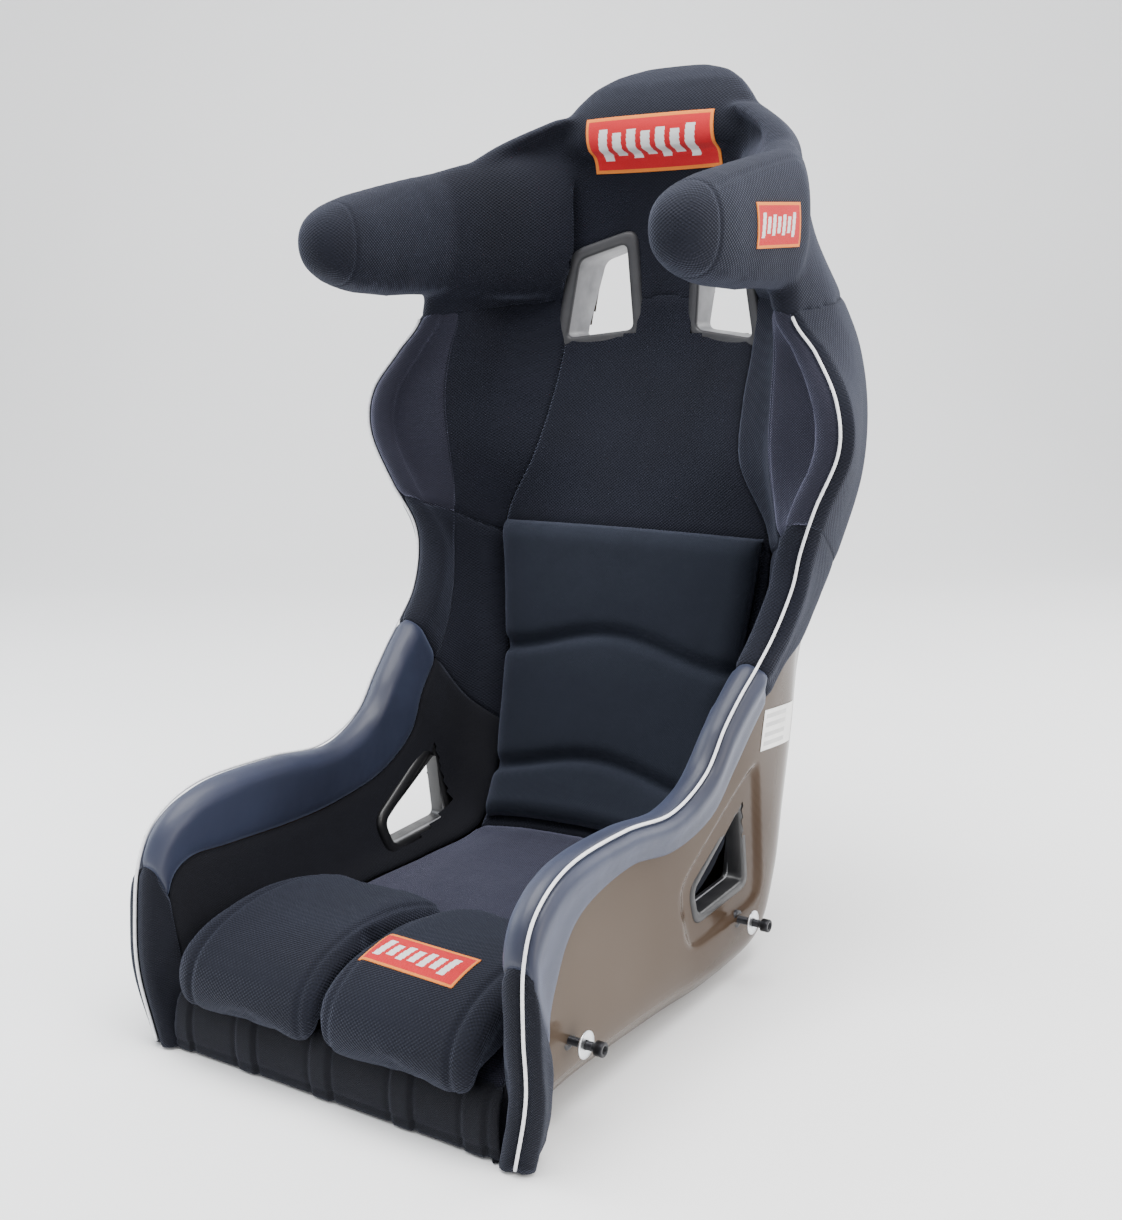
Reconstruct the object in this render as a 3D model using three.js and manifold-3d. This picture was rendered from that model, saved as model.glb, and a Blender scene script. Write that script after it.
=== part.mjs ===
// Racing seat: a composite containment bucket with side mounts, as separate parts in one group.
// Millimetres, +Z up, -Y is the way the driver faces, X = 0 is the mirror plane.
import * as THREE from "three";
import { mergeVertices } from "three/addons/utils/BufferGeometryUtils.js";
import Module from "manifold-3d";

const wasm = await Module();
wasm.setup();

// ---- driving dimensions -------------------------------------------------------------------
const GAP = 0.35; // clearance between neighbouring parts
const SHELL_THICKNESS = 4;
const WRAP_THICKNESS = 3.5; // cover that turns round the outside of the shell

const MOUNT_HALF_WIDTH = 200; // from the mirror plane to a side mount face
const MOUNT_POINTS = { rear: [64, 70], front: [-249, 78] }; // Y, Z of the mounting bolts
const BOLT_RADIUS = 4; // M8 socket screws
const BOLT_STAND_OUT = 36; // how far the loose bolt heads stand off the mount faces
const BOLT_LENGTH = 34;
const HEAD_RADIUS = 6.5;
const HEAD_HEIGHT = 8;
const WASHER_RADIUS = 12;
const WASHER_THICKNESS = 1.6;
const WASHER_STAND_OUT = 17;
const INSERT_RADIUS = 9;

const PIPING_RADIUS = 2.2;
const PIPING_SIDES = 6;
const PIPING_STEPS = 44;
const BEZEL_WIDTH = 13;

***

Please reproduce every line of the material word for word.

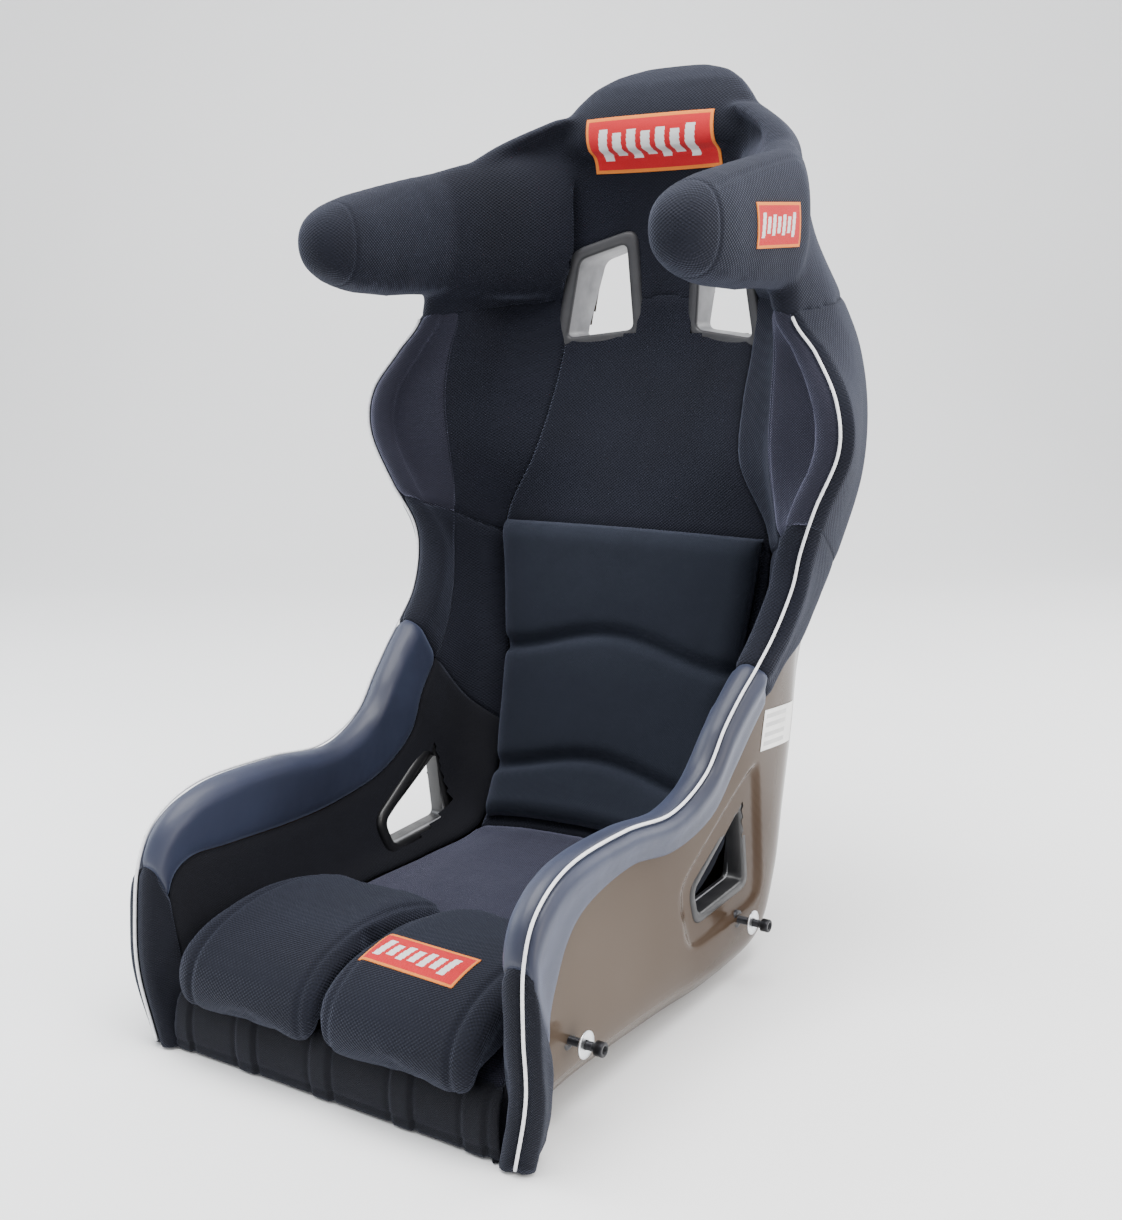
Reconstruct the object in this render as a 3D model using three.js and manifold-3d. This picture was rendered from that model, saved as model.glb, and a Blender scene script. Write that script after it.
=== part.mjs ===
// Racing seat: a composite containment bucket with side mounts, as separate parts in one group.
// Millimetres, +Z up, -Y is the way the driver faces, X = 0 is the mirror plane.
import * as THREE from "three";
import { mergeVertices } from "three/addons/utils/BufferGeometryUtils.js";
import Module from "manifold-3d";

const wasm = await Module();
wasm.setup();

// ---- driving dimensions -------------------------------------------------------------------
const GAP = 0.35; // clearance between neighbouring parts
const SHELL_THICKNESS = 4;
const WRAP_THICKNESS = 3.5; // cover that turns round the outside of the shell

const MOUNT_HALF_WIDTH = 200; // from the mirror plane to a side mount face
const MOUNT_POINTS = { rear: [64, 70], front: [-249, 78] }; // Y, Z of the mounting bolts
const BOLT_RADIUS = 4; // M8 socket screws
const BOLT_STAND_OUT = 36; // how far the loose bolt heads stand off the mount faces
const BOLT_LENGTH = 34;
const HEAD_RADIUS = 6.5;
const HEAD_HEIGHT = 8;
const WASHER_RADIUS = 12;
const WASHER_THICKNESS = 1.6;
const WASHER_STAND_OUT = 17;
const INSERT_RADIUS = 9;

const PIPING_RADIUS = 2.2;
const PIPING_SIDES = 6;
const PIPING_STEPS = 44;
const BEZEL_WIDTH = 13;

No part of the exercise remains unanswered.